## Work required:
Reproduce exactly the lines from the one containing "- base, faces)" through the one containing "obj.parent = empty", both included, and nothing else.

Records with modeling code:
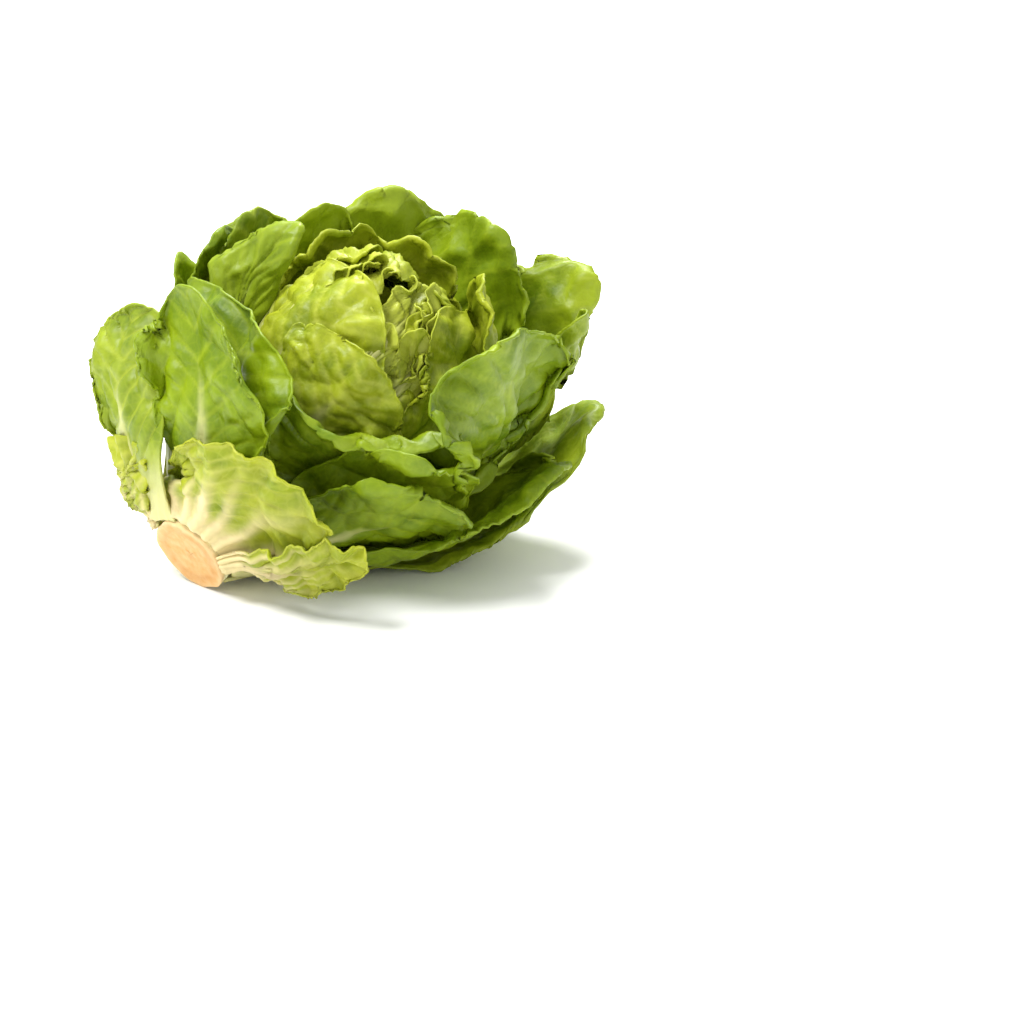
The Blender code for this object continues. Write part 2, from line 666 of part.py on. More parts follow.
def on_origin(solids):
    """The solids moved so that the origin is below the middle of their box, on the surface."""
    points = np.concatenate([solid[0] for solid in solids.values()])
    low, high = points.min(axis=0), points.max(axis=0)
    base = np.array([0.5 * (low[0] + high[0]), 0.5 * (low[1] + high[1]), low[2]])
    return {name: (points - base, faces) for name, (points, faces) in solids.items()}


def build_head():
    for old in list(bpy.data.objects):
        bpy.data.objects.remove(old, do_unlink=True)
    hearts = laid_heart()
    solids = {"stem": stem_solid(), "heart": core_solid()}
    solids.update({leaf.name: scale_solid(points) for leaf, points in zip(HEART, hearts)})
    solids.update({leaf.name: sheet_solid(*grid) for leaf, grid in zip(OUTER, laid_leaves(hearts))})
    solids = on_origin(solids)
    add_object("stem", solids["stem"], CUT_TAN, 0.7)
    heart = add_object("heart", solids["heart"], HEART_GREEN)
    fuse(heart, [add_object(leaf.name, solids[leaf.name], HEART_GREEN) for leaf in HEART])
    keep_main_body(heart)
    for leaf in OUTER:
        add_object(leaf.name, solids[leaf.name], leaf.colour)


build_head()
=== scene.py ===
"""Dresses the head of butterhead lettuce: every leaf gets a finer sheet with puffed blisters, veins,
a ruffled and rolled margin and a leaf material, and the heart, the stem's cut and the light are made.

The leaves are laid round each other here exactly as in the solid model, in millimetres round the same
heart's centre, and then each sheet is refined and moved onto the model's own origin.
"""

import math
from dataclasses import dataclass, replace

import bpy
import numpy as np
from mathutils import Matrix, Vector
from mathutils.bvhtree import BVHTree


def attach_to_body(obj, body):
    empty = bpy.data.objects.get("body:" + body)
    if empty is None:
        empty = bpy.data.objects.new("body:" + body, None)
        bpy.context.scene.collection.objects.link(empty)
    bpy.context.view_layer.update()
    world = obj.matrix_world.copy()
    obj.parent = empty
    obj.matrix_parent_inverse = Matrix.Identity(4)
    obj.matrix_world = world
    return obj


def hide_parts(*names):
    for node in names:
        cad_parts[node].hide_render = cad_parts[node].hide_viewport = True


MM = 0.001

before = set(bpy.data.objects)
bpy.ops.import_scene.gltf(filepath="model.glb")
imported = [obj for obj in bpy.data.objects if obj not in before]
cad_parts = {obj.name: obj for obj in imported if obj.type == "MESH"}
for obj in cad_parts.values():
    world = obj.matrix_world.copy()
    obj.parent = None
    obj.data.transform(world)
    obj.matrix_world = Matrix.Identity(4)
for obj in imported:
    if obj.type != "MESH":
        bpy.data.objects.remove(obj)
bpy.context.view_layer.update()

# Where the head lies while it is laid out, in millimetres: Z is 0 on the surface, X runs right, Y away
HEART_CENTRE = np.array([9.0, 35.0, 93.6])
CUT_CENTRE = np.array([-66.5, -3.0, 16.8])
CUT_NORMAL = np.array([-0.60, -0.66, -0.45])
# How far the open crown faces up from level, and how far it turns to the right, in degrees
CROWN_RISE = 46.0
CROWN_TURN = 16.0

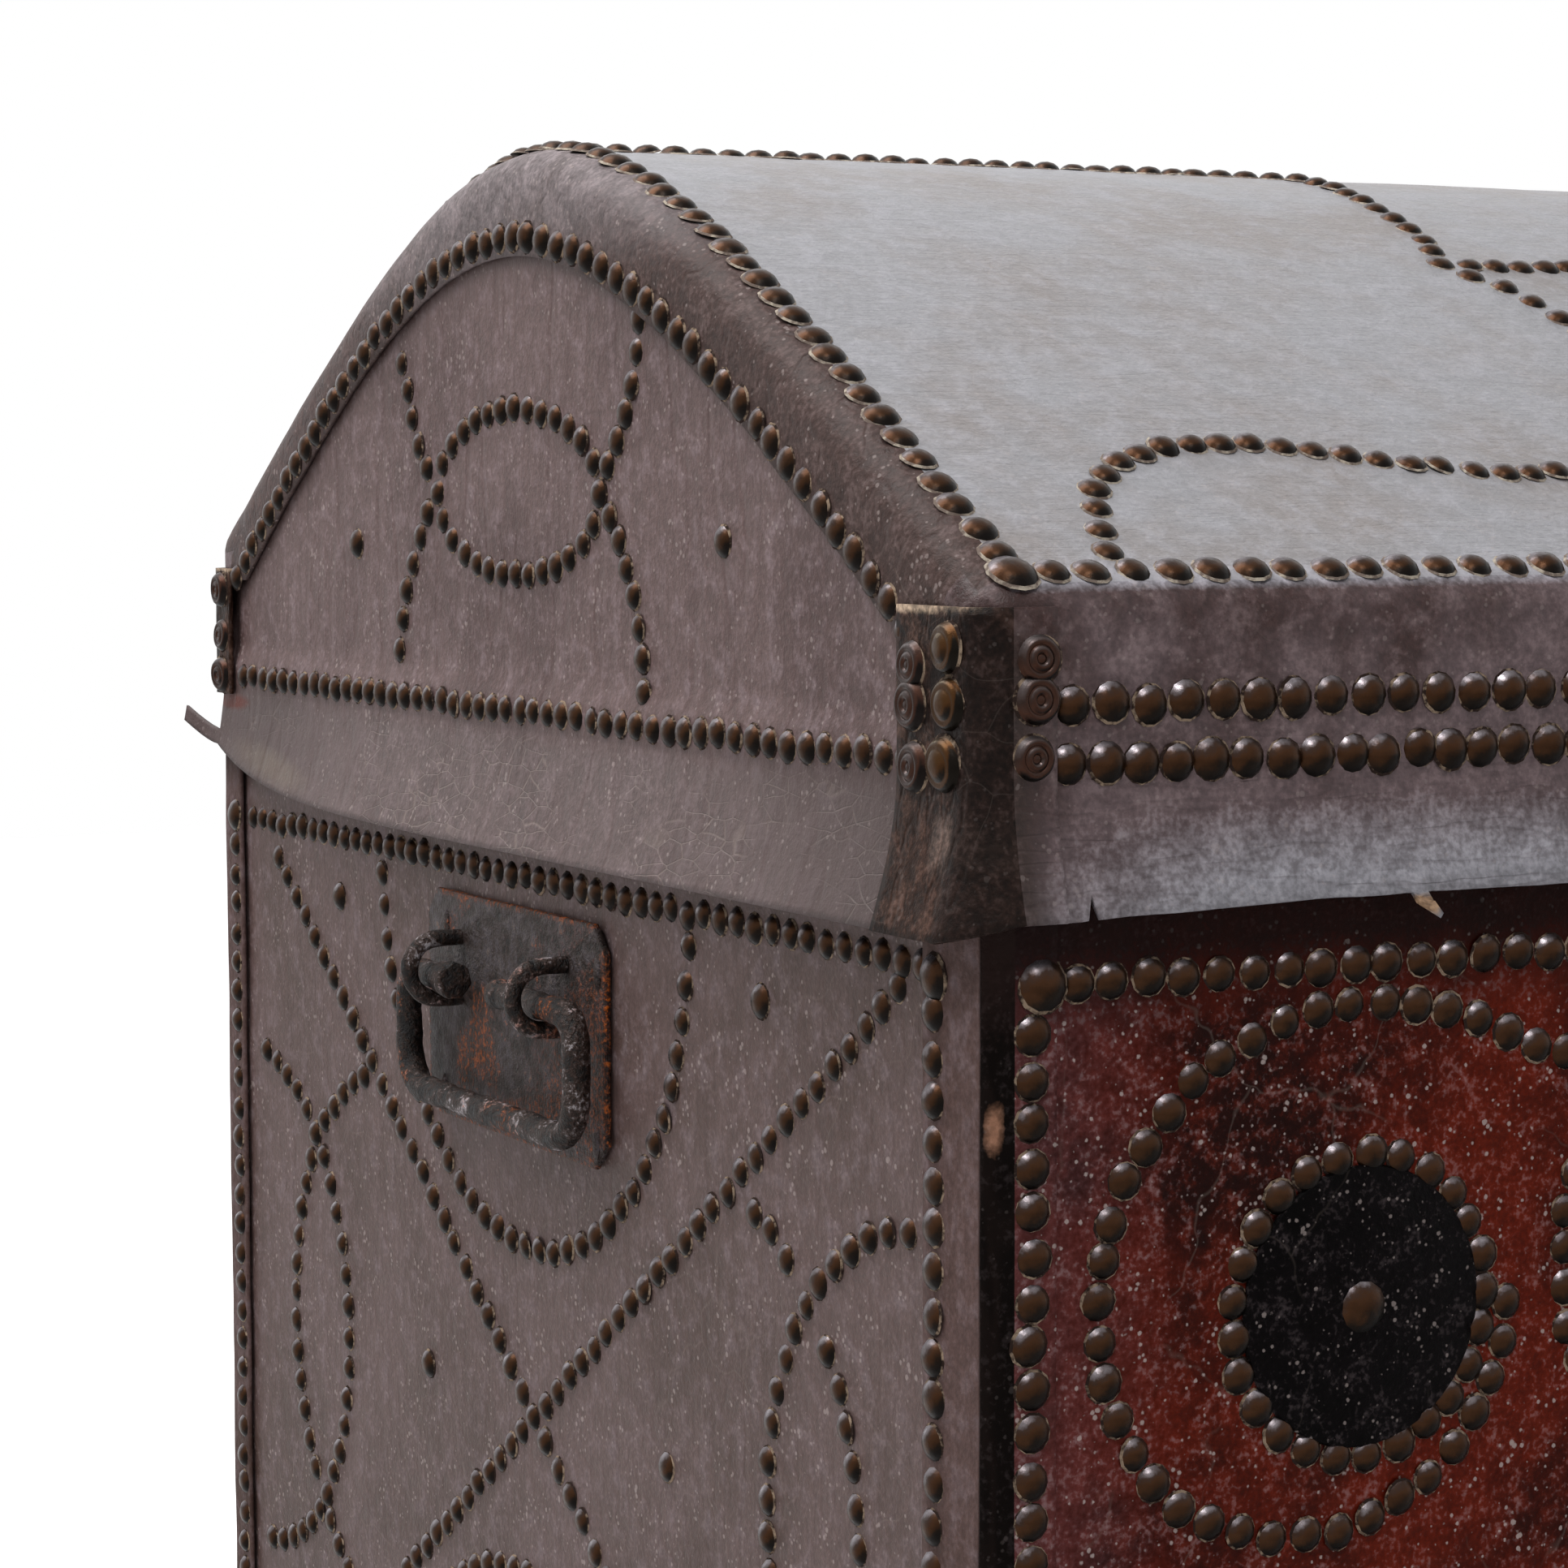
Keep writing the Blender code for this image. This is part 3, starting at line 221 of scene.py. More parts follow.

## Worked solution:
    return {name: (points - base, faces) for name, (points, faces) in solids.items()}


def build_head():
    for old in list(bpy.data.objects):
        bpy.data.objects.remove(old, do_unlink=True)
    hearts = laid_heart()
    solids = {"stem": stem_solid(), "heart": core_solid()}
    solids.update({leaf.name: scale_solid(points) for leaf, points in zip(HEART, hearts)})
    solids.update({leaf.name: sheet_solid(*grid) for leaf, grid in zip(OUTER, laid_leaves(hearts))})
    solids = on_origin(solids)
    add_object("stem", solids["stem"], CUT_TAN, 0.7)
    heart = add_object("heart", solids["heart"], HEART_GREEN)
    fuse(heart, [add_object(leaf.name, solids[leaf.name], HEART_GREEN) for leaf in HEART])
    keep_main_body(heart)
    for leaf in OUTER:
        add_object(leaf.name, solids[leaf.name], leaf.colour)


build_head()
=== scene.py ===
"""Dresses the head of butterhead lettuce: every leaf gets a finer sheet with puffed blisters, veins,
a ruffled and rolled margin and a leaf material, and the heart, the stem's cut and the light are made.

The leaves are laid round each other here exactly as in the solid model, in millimetres round the same
heart's centre, and then each sheet is refined and moved onto the model's own origin.
"""

import math
from dataclasses import dataclass, replace

import bpy
import numpy as np
from mathutils import Matrix, Vector
from mathutils.bvhtree import BVHTree


def attach_to_body(obj, body):
    empty = bpy.data.objects.get("body:" + body)
    if empty is None:
        empty = bpy.data.objects.new("body:" + body, None)
        bpy.context.scene.collection.objects.link(empty)
    bpy.context.view_layer.update()
    world = obj.matrix_world.copy()
    obj.parent = empty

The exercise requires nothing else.